*Exercise brief:* Repeat, exactly, the run of lines that opens with the line containing "const ring = new THREE.Group();" and closes with the line containing "in imported if", and leave all other lines out.

════

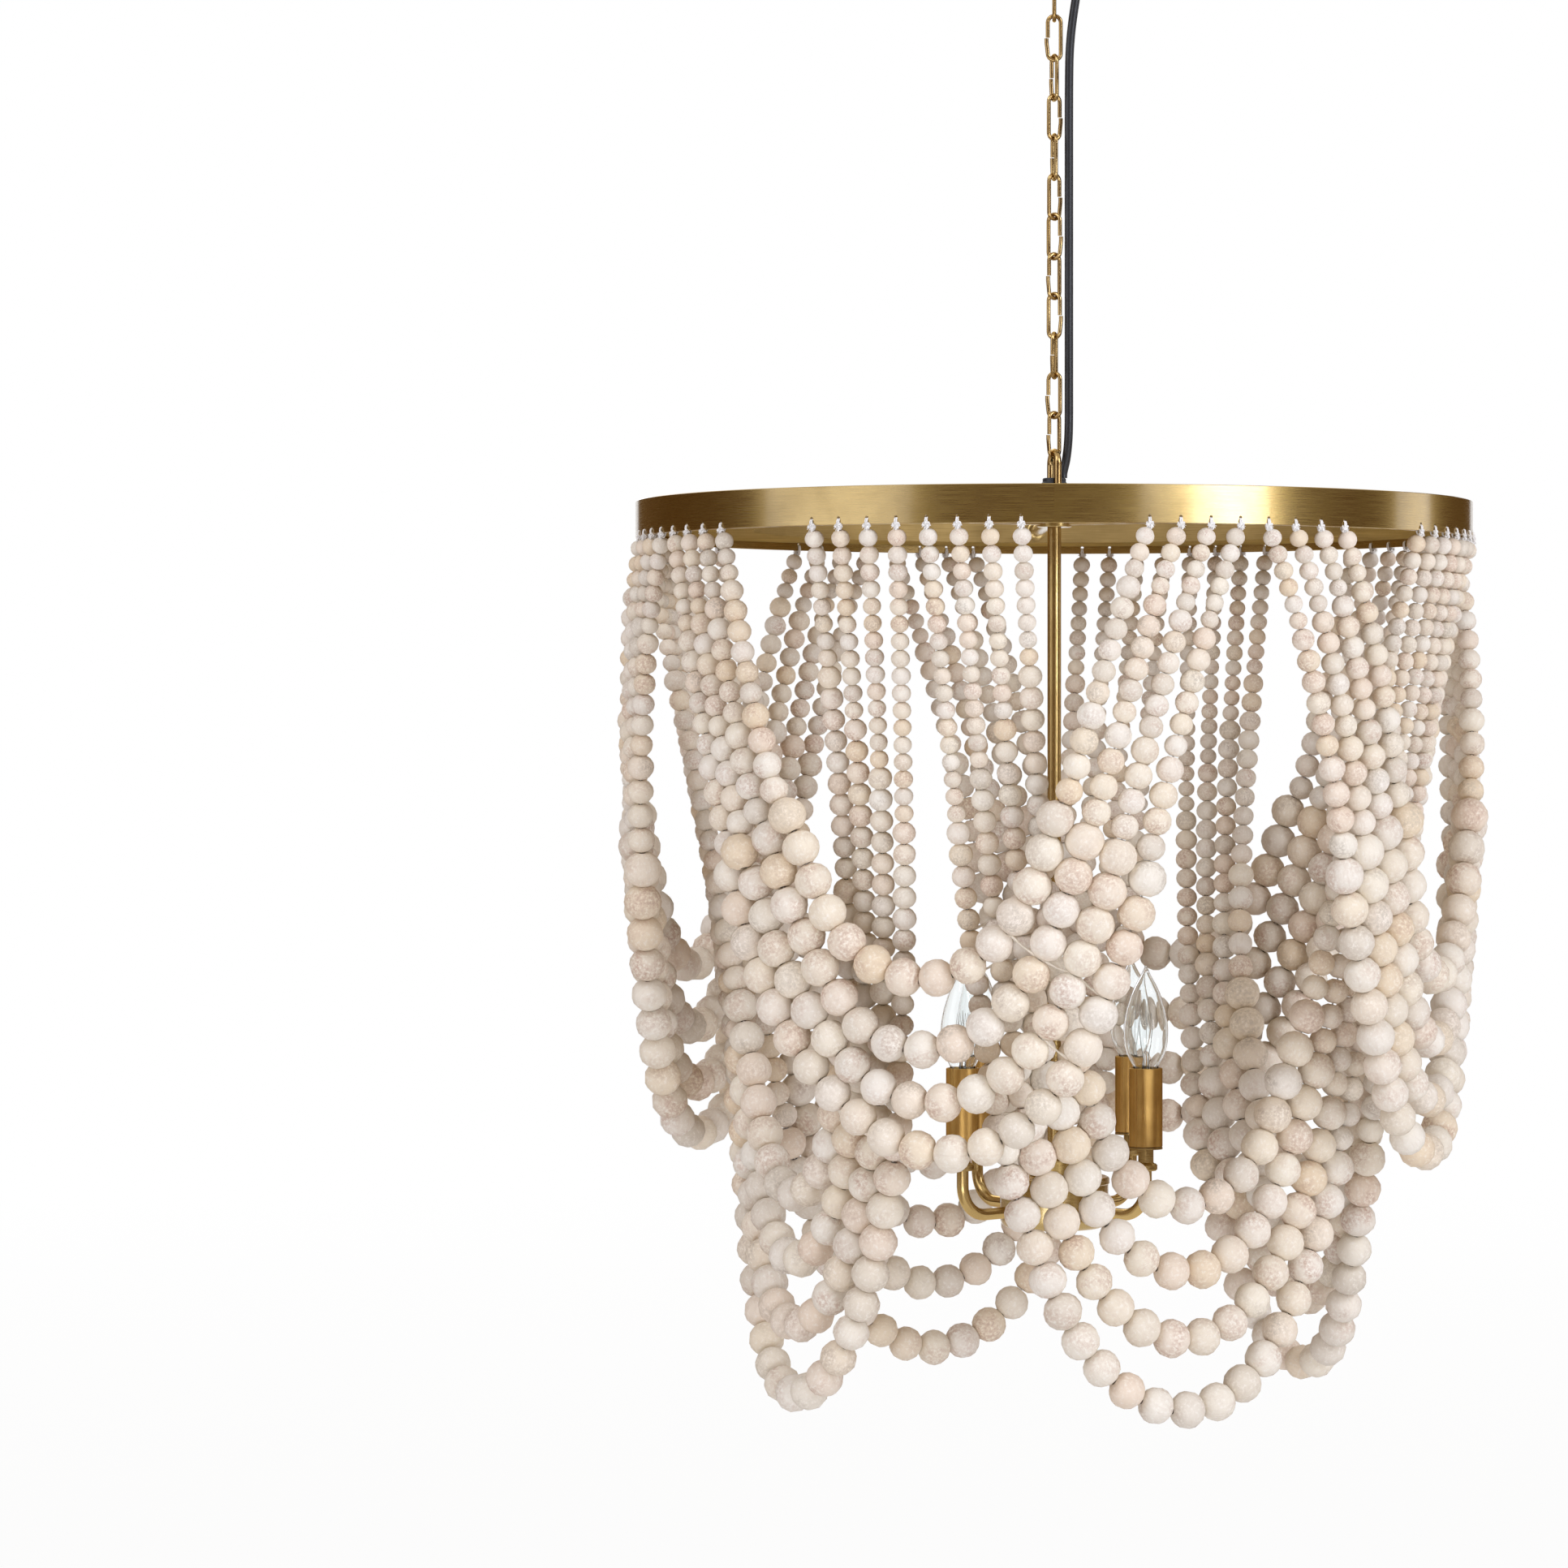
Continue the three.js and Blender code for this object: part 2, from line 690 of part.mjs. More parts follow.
// Drum of the light hub: an open cup with a round lower edge and a hole for each arm
function drumShape() {
  const outside = hubDiameter / 2;
  const inside = outside - hubWall;
  const screwHole = hubScrewDiameter / 2 + clearance;
  const corner = [];
  for (let i = 0; i <= arcSteps; i += 1) {
    const angle = ((Math.PI / 2) * i) / arcSteps;
    corner.push([
      outside - hubEdgeRadius + hubEdgeRadius * Math.sin(angle),
      drumBottom + hubEdgeRadius - hubEdgeRadius * Math.cos(angle),
    ]);
  }
  const outline = [
    [screwHole, drumBottom], ...corner, [outside, drumTop], [inside, drumTop],
    [inside, drumBottom + hubEdgeRadius], [outside - hubEdgeRadius, drumBottom + hubFloor],
    [screwHole, drumBottom + hubFloor],
  ];
  const holes = [];
  for (const azimuth of lampAzimuths) {
    const diameter = armDiameter + 2 * clearance;
    holes.push(radialCylinder(
      diameter, armInnerRadius, outside + overrun, armHeight, azimuth, roundSides,
    ));
  }
  return cut(lathe(outline, hubSides), ...holes);
}

function lidShape() {
  const bore = rodDiameter / 2 + clearance;
  const rim = hubDiameter / 2 + lidOverhang;
  const collar = lidCollarDiameter / 2;
  const outline = [
    [bore, hubTop - lidThickness], [rim, hubTop - lidThickness], [rim, hubTop],
    [collar, hubTop], [collar, hubTop + lidCollarHeight], [bore, hubTop + lidCollarHeight],
  ];
  return lathe(outline, hubSides);
}

function hubScrewShape() {
  const headTop = drumBottom - clearance;
  const headBottom = headTop - hubScrewHeadHeight;
  const [shank, head] = [hubScrewDiameter / 2, hubScrewHeadDiameter / 2];
  const outline = [
    [0, headBottom], [head, headBottom], [head, headTop], [shank, headTop],
    [shank, headTop + hubScrewLength], [0, headTop + hubScrewLength],
  ];
  return lathe(outline, tubeSides);
}

function addLightHub(parent) {
  addBrass(parent, 'light_hub', drumShape());
  addBrass(parent, 'light_hub_lid', lidShape());
  addBrass(parent, 'light_hub_screw', hubScrewShape());
}

const collarBottom = armHeight + armBendRadius + armRiser + clearance;
const collarTop = collarBottom + lampCollarHeight;
const seatTop = collarTop + spigotHeight + seatThickness;
const socketDiameter = bulbCapDiameter + 2 * (clearance + socketWall);
const sleeveDiameter = socketDiameter + 2 * (sleeveGap + sleeveWall);
const sleeveBottom = seatTop + clearance;
const sleeveTop = sleeveBottom + sleeveHeight;
const socketTop = seatTop + sleeveHeight - socketInset;
const wellBottom = socketTop - bulbCapLength;

// Arm: out of the hub along a radius, then bent up to the lamp
function armShape() {
  const centre = lampRadius - armBendRadius;
  const points = [around(0, armInnerRadius, armHeight)];
  for (let i = 0; i <= arcSteps; i += 1) {
    const angle = ((Math.PI / 2) * i) / arcSteps;
    points.push(around(
      0, centre + armBendRadius * Math.sin(angle), armHeight + armBendRadius * (1 - Math.cos(angle)),
    ));
  }
  points.push(around(0, lampRadius, collarBottom - clearance));
  return tube(points, points.map(() => armDiameter / 2), tubeSides);
}

function socketShape() {
  const [collar, spigot, seat] = [lampCollarDiameter / 2, spigotDiameter / 2, sleeveDiameter / 2];
  const body = socketDiameter / 2;
  const well = bulbCapDiameter / 2 + clearance;
  const seatBottom = seatTop - seatThickness;
  const outline = [
    [0, collarBottom], [collar, collarBottom], [collar, collarTop], [spigot, collarTop],
    [spigot, seatBottom], [seat, seatBottom], [seat, seatTop], [body, seatTop],
    [body, socketTop], [well, socketTop], [well, wellBottom], [0, wellBottom],
  ];
  return lathe(outline, roundSides);
}

function sleeveShape() {
  const outside = sleeveDiameter / 2;
  const inside = outside - sleeveWall;
  const outline = [
    [inside, sleeveBottom], [outside, sleeveBottom], [outside, sleeveTop], [inside, sleeveTop],
  ];
  return lathe(outline, roundSides);
}

// Flame of the bulb above its straight neck: shares of the height and of the half diameter
const flameShares = [
  [0.06, 0.68], [0.15, 0.88], [0.26, 0.98], [0.38, 1], [0.52, 0.92], [0.64, 0.77], [0.75, 0.6],
  [0.86, 0.34], [0.94, 0.14],
];

function bulbShape() {
  const bottom = wellBottom + clearance;
  const capTop = bottom + bulbCapLength;
  const top = bottom + bulbLength;
  const neck = socketDiameter / 2;
  const neckTop = sleeveTop + clearance;
  const flame = flameShares.map(([up, out]) => (
    [(out * bulbDiameter) / 2, neckTop + up * (top - neckTop)]));
  const outline = [
    [0, bottom], [bulbCapDiameter / 2, bottom], [bulbCapDiameter / 2, capTop],
    [neck, capTop + clearance], [neck, neckTop], ...flame, [0, top],
  ];
  return lathe(outline, roundSides);
}

function addLamps(parent) {
  lampAzimuths.forEach((azimuth, i) => {
    const lamp = new THREE.Group();
    lamp.rotation.z = radians(azimuth);
    parent.add(lamp);
    addBrass(lamp, `lamp_arm_${i + 1}`, armShape());
    const holder = new THREE.Group();
    holder.position.copy(around(0, lampRadius, 0));
    lamp.add(holder);
    addBrass(holder, `socket_${i + 1}`, socketShape());
    addBrass(holder, `candle_sleeve_${i + 1}`, sleeveShape());
    addGlass(holder, `bulb_${i + 1}`, bulbShape());
  });
}

const chandelier = new THREE.Group();
chandelier.name = 'beaded_chandelier';
addCeilingFixing(chandelier);
addChain(chandelier);
addLoopAndCord(chandelier);

const ring = new THREE.Group();
ring.position.z = ringBottom;
chandelier.add(ring);
addRing(ring);
addRod(ring);
addLightHub(ring);
addLamps(ring);
addStrands(ring);

export default chandelier;
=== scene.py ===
"""Dressed scene of a beaded chandelier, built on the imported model.

Lengths are in metres in the model's own frame: the origin is the middle of the ceiling strap's top
face, +Z is up and -Y points at the viewer. Each sub-assembly is a class that holds its sizes and
builds its own meshes, and each finish is a frozen dataclass that makes one material.
"""

import logging
import math
from collections.abc import Callable, Iterable, Sequence
from dataclasses import dataclass
from enum import Enum

import bpy
from mathutils import Matrix, Vector, kdtree


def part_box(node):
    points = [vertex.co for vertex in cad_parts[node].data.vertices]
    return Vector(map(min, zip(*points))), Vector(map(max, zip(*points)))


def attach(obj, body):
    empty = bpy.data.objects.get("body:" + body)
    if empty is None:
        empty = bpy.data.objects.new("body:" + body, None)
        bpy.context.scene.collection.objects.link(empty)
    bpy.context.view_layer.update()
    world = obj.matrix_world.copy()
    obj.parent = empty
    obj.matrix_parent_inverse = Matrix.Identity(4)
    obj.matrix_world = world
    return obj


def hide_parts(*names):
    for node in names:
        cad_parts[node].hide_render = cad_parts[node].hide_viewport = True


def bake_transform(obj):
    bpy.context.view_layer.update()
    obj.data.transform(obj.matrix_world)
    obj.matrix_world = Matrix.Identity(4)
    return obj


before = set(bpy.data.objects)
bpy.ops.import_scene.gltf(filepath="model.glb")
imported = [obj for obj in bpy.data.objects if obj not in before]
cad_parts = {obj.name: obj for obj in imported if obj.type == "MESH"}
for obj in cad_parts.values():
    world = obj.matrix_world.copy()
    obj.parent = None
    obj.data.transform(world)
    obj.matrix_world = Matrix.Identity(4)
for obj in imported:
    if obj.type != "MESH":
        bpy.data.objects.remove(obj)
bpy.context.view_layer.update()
LOG = logging.getLogger("chandelier")

ON_AXIS = 1e-6  # a lathe's corner this close to the axis is one point
STEEP = 0.7  # share of Z in a path's start above which its section is laid out from Y
SHARP = math.radians(38)
SHARP_AFTER_CUT = math.radians(30)
NEVER_SHARP = math.radians(180)
OVERCUT = 0.002  # how far a cutter runs past what it cuts
MILLIMETRE = 0.001
WHITE = (1, 1, 1, 1)

Point = Sequence[float]
Place = tuple[float, float, float]
Colour = tuple[float, float, float]
Pair = tuple[float, float]
Span = tuple[float, float, float, float]
Piece = bpy.types.Object
Socket = bpy.types.NodeSocket


class Body(str, Enum):
    """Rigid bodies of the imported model."""

    CEILING = "ceiling_fixing"
    TOP_LINK = "top_link"
    FIXTURE = "fixture"


class Level(Enum):
    """Whether a set of strands hangs outside, in high swags, or inside, in low ones."""

    OUTER = "outer"
    INNER = "inner"


# Places and lines


def around(azimuth: float, radius: float, height: float) -> Vector:
    """Returns the point at an azimuth in degrees, which counts from -Y towards +X."""
    angle = math.radians(azimuth)
    return Vector((radius * math.sin(angle), -radius * math.cos(angle), height))


def arc_points(
    centre: Point, radius: float, start: float, end: float, steps: int
) -> list[Pair]:
    """Returns the points of an arc in a plane, both ends included, with angles in degrees."""
    angles = [math.radians(start + (end - start) * i / steps) for i in range(steps + 1)]
    return [(centre[0] + radius * math.cos(a), centre[1] + radius * math.sin(a)) for a in angles]


def oval(width: float, length: float, steps: int) -> list[Vector]:
    """Centre line of an upright oval in the XZ plane with its lowest point at height 0.

    Args:
        width: width between centre lines.
        length: height between centre lines.
        steps: spans of each end arc.

    Returns:
        The closed line's points, from the right-hand side upwards.
    """
    radius = width / 2
    ends = arc_points((0, length - radius), radius, 0, 180, steps)
    ends += arc_points((0, radius), radius, 180, 360, steps)
    return [Vector((x, 0, z)) for x, z in ends]


def smooth_path(points: Sequence[Vector], steps: int) -> list[Vector]:
    """Runs a smooth curve through a list of points.

    Args:
        points: the points.
        steps: spans between two points.

    Returns:
        Closely spaced points of the curve.
    """
    result: list[Vector] = []
    last = len(points) - 1
    for i in range(last):
        before, start, end, after = (points[min(max(i + k, 0), last)] for k in (-1, 0, 1, 2))
        for j in range(steps):
            t = j / steps
            result.append(0.5 * (
                2 * start + (end - before) * t
                + (2 * before - 5 * start + 4 * end - after) * t**2
                + (3 * start - before - 3 * end + after) * t**3
            ))
    result.append(points[-1].copy())
    return result


# Mesh making


def add_object(name: str, data: bpy.types.ID) -> Piece:
    """Adds an object at the origin to the scene.

    Args:
        name: name of the object.
        data: its mesh, camera or light.

    Returns:
        The object.
    """
    added = bpy.data.objects.new(name, data)
    bpy.context.scene.collection.objects.link(added)
    return added


def mesh_object(
    name: str,
    vertices: Iterable[Point],
    faces: Iterable[Sequence[int]],
    uvs: Sequence[Sequence[Pair]] = (),
) -> Piece:
    """Makes a mesh object at the origin.

    Args:
        name: name of the object and its mesh.
        vertices: corners.
        faces: corner numbers of each face.
        uvs: places of each face's corners on the UV map "sweep", if it has one.

    Returns:
        The object, shaded smooth with sharp edges kept.
    """
    mesh = bpy.data.meshes.new(name)
    mesh.from_pydata([tuple(v) for v in vertices], [], [tuple(f) for f in faces])
    mesh.update()
    mesh.shade_smooth()
    mesh.set_sharp_from_angle(angle=SHARP)
    if uvs:
        layer = mesh.uv_layers.new(name="sweep")
        for face in mesh.polygons:
            for loop, place in zip(face.loop_indices, uvs[face.index]):
                layer.data[loop].uv = place
    return add_object(name, mesh)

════

*Output of the exercise:*
const ring = new THREE.Group();
ring.position.z = ringBottom;
chandelier.add(ring);
addRing(ring);
addRod(ring);
addLightHub(ring);
addLamps(ring);
addStrands(ring);

export default chandelier;
=== scene.py ===
"""Dressed scene of a beaded chandelier, built on the imported model.

Lengths are in metres in the model's own frame: the origin is the middle of the ceiling strap's top
face, +Z is up and -Y points at the viewer. Each sub-assembly is a class that holds its sizes and
builds its own meshes, and each finish is a frozen dataclass that makes one material.
"""

import logging
import math
from collections.abc import Callable, Iterable, Sequence
from dataclasses import dataclass
from enum import Enum

import bpy
from mathutils import Matrix, Vector, kdtree


def part_box(node):
    points = [vertex.co for vertex in cad_parts[node].data.vertices]
    return Vector(map(min, zip(*points))), Vector(map(max, zip(*points)))


def attach(obj, body):
    empty = bpy.data.objects.get("body:" + body)
    if empty is None:
        empty = bpy.data.objects.new("body:" + body, None)
        bpy.context.scene.collection.objects.link(empty)
    bpy.context.view_layer.update()
    world = obj.matrix_world.copy()
    obj.parent = empty
    obj.matrix_parent_inverse = Matrix.Identity(4)
    obj.matrix_world = world
    return obj


def hide_parts(*names):
    for node in names:
        cad_parts[node].hide_render = cad_parts[node].hide_viewport = True


def bake_transform(obj):
    bpy.context.view_layer.update()
    obj.data.transform(obj.matrix_world)
    obj.matrix_world = Matrix.Identity(4)
    return obj


before = set(bpy.data.objects)
bpy.ops.import_scene.gltf(filepath="model.glb")
imported = [obj for obj in bpy.data.objects if obj not in before]
cad_parts = {obj.name: obj for obj in imported if obj.type == "MESH"}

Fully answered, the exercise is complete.